## WHAT THE TASK REQUIRES
Reproduce the top of the data verbatim, through and including the line that contains "LAYER_GAP = 0.8 * MM".
* * * *
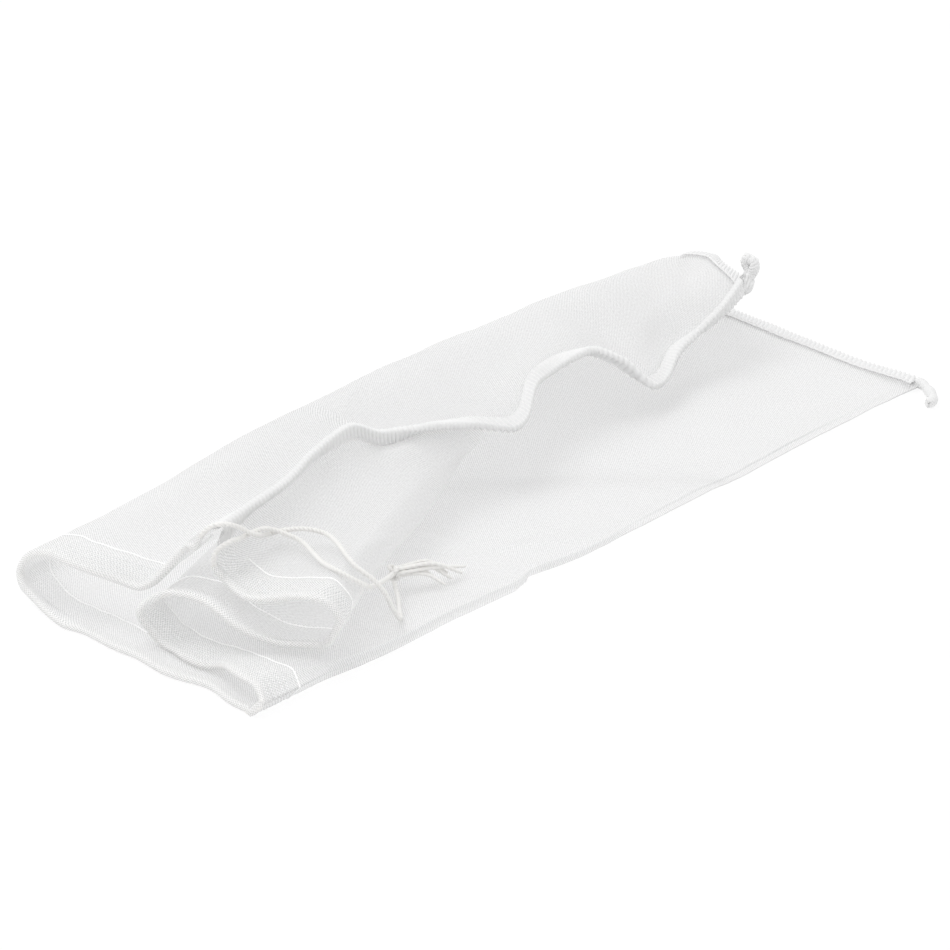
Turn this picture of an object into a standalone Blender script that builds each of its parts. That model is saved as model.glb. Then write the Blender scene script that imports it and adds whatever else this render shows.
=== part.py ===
"""Mesh produce bag, laid flat and folded lengthwise with its side seam on top.

The cloth is one cut of fine net. It is folded at the front long edge, overlocked along the side seam
and the bottom, and turned in at the mouth to make a casing for a twisted drawstring. Both cord ends
leave the casing at the side seam and are tied in one overhand knot, with their plies frayed.

Metres, +Z up. +X is towards the front fold, +Y runs from the mouth to the bottom seam, and the origin
is under the middle of the bag.
"""

from math import cos, pi, sin, tau

import bpy
import numpy as np
from mathutils import Vector

MM = 0.001

# The cut, sewn and laid out
BAG_WIDTH = 305 * MM
BAG_LENGTH = 483 * MM
LAY_HEIGHT = 64 * MM
WALL = 0.7 * MM
CLEARANCE = 0.3 * MM
LAYER_GAP = 0.8 * MM

# The turned casing at the mouth
HEM_WIDTH = 20 * MM
HEM_WALL = 0.6 * MM
CASING_EASE = 0.6 * MM
CASING_FROM = 1.3

# The overlocked seams
SEAM_WIDTH = 7.5 * MM
THREAD_WALL = 0.5 * MM
THREAD_REACH = 0.8
SEAM_EASE = 0.6 * MM
TAIL_DIAMETER = 3.6 * MM

# The drawstring
CORD_DIAMETER = 2.0 * MM
KNOT_DIAMETER = 11 * MM
PLY_DIAMETER = 0.9 * MM
PLY_RISE = 8 * MM

# The two free ends of the drawstring, in millimetres. They wrap once round each other beside the seam.
# The outer one runs over the loose fold and down to a bight on the lower layer, the inner one straight
# to the knot.
OUTER_STRAND = [
    (11.0, -216.5, 49.0), (15.5, -216.5, 56.0), (20.5, -214.0, 61.0), (25.0, -208.5, 60.5), (26.5, -203.0, 57.5),
    (28.0, -196.2, 52.4), (25.5, -185.0, 46.9), (26.5, -175.0, 46.0), (33.0, -168.0, 46.6),
    (41.0, -163.0, 45.5), (52.0, -165.5, 45.0), (63.0, -171.0, 44.5), (72.0, -173.5, 42.0),
    (79.5, -170.0, 36.5), (81.0, -163.5, 27.0), (79.0, -157.5, 17.0), (79.0, -153.5, 10.8),
    (79.8, -150.0, 10.2), (75.5, -146.5, 10.3), (66.5, -140.0, 10.8), (59.5, -134.3, 12.2), (55.6, -131.2, 13.6),
]
INNER_STRAND = [
    (22.6, -215.0, 42.0), (24.0, -214.8, 48.5), (28.0, -209.5, 53.0), (27.5, -203.0, 52.0),
    (24.8, -192.0, 50.6), (25.5, -185.0, 50.2), (28.8, -177.2, 46.4), (35.0, -173.0, 43.4),
    (48.0, -177.0, 42.6), (61.0, -183.0, 43.4), (73.0, -185.5, 44.0), (80.0, -180.0, 39.0),
    (73.8, -166.5, 30.0), (66.0, -152.0, 24.0), (58.5, -138.5, 19.5), (55.6, -132.8, 18.2),
]
KNOT_AT = (51.5, -127.5, 16.0)
KNOT_OPENING = 0.35
PULL = (0.55, 0.82, 0.10)
PLY_TIPS = [
    (11.0, 37.0, -6.4), (14.5, 31.0, -6.4), (9.0, 27.0, -6.6), (15.0, 23.5, -6.4), (9.5, 18.0, -6.4),
    (18.0, 16.0, -6.2),
]
CORD_STEP = 5 * MM

# The ends of the overlocker's thread chain, in millimetres from the bottom corner that each curls away from
SEAM_TAIL = [(-0.6, 2.1, 0.8), (-2.1, 5.7, 2.9), (-3.9, 7.9, 6.3), (-1.5, 8.5, 9.1), (1.7, 8.1, 6.1)]
FRONT_TAIL = [(2.8, -0.9, 0.8), (6.2, -3.9, 1.0), (11.7, -8.3, 1.0), (16.7, -12.8, 1.0), (17.7, -18.8, 0.8)]

# How finely the cloth is laid out
RING_STEP = 13 * MM
MAX_SPLIT = 3
ROW_STEP = 22 * MM

HALF_LENGTH = BAG_LENGTH / 2
QUARTER_WIDTH = BAG_WIDTH / 4
LAYER_PITCH = WALL + LAYER_GAP

# Each rail is a ridge or valley that runs the length of the bag. Its points are (along, across, up) as
# shares of half the length, a quarter of the width and the height of the lay.
SEAM_EDGE = [
    (-0.87, 0.29, 0.89), (-0.77, 0.21, 0.91), (-0.66, 0.16, 0.94), (-0.52, 0.00, 0.97),
    (-0.41, -0.07, 1.00), (-0.30, -0.08, 0.82), (-0.20, 0.00, 0.77), (-0.08, 0.04, 0.65),
    (0.00, 0.18, 0.58), (0.17, -0.09, 0.69), (0.35, -0.17, 0.70), (0.43, -0.08, 0.55),
    (0.50, 0.03, 0.28), (0.66, -0.14, 0.41), (0.77, -0.16, 0.56), (0.91, -0.26, 0.74),
]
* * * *
## OUTPUT OF THE TASK
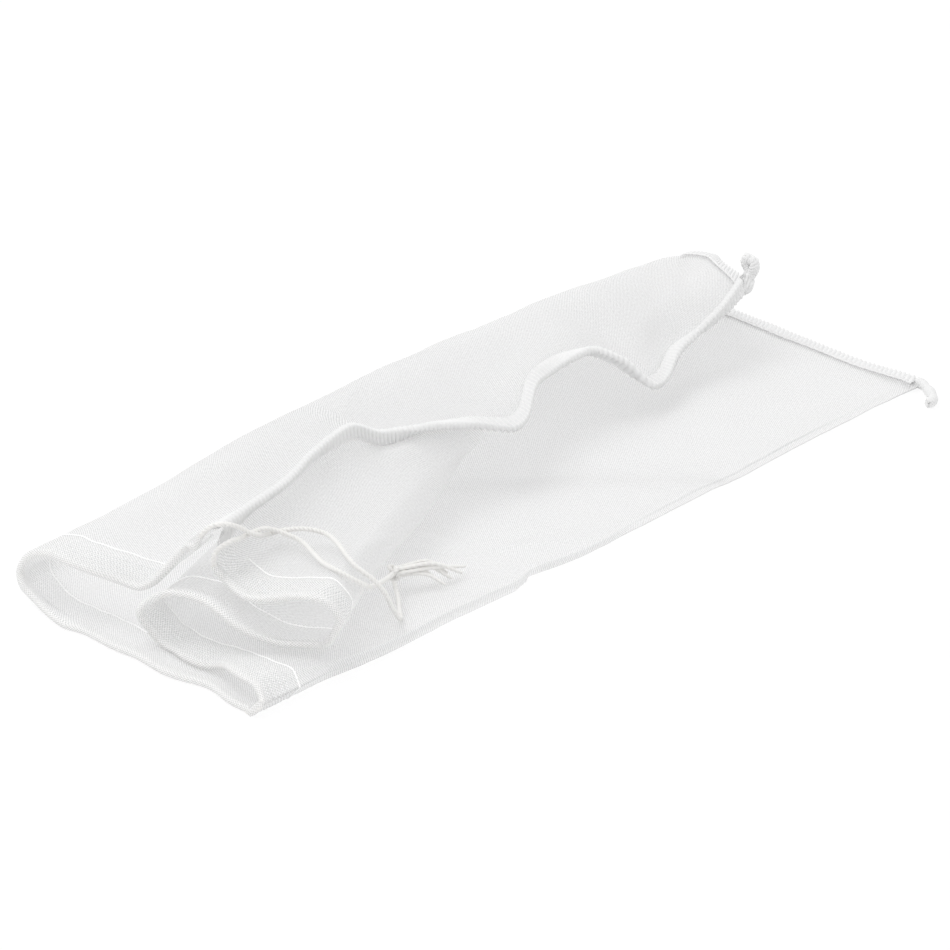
Turn this picture of an object into a standalone Blender script that builds each of its parts. That model is saved as model.glb. Then write the Blender scene script that imports it and adds whatever else this render shows.
=== part.py ===
"""Mesh produce bag, laid flat and folded lengthwise with its side seam on top.

The cloth is one cut of fine net. It is folded at the front long edge, overlocked along the side seam
and the bottom, and turned in at the mouth to make a casing for a twisted drawstring. Both cord ends
leave the casing at the side seam and are tied in one overhand knot, with their plies frayed.

Metres, +Z up. +X is towards the front fold, +Y runs from the mouth to the bottom seam, and the origin
is under the middle of the bag.
"""

from math import cos, pi, sin, tau

import bpy
import numpy as np
from mathutils import Vector

MM = 0.001

# The cut, sewn and laid out
BAG_WIDTH = 305 * MM
BAG_LENGTH = 483 * MM
LAY_HEIGHT = 64 * MM
WALL = 0.7 * MM
CLEARANCE = 0.3 * MM
LAYER_GAP = 0.8 * MM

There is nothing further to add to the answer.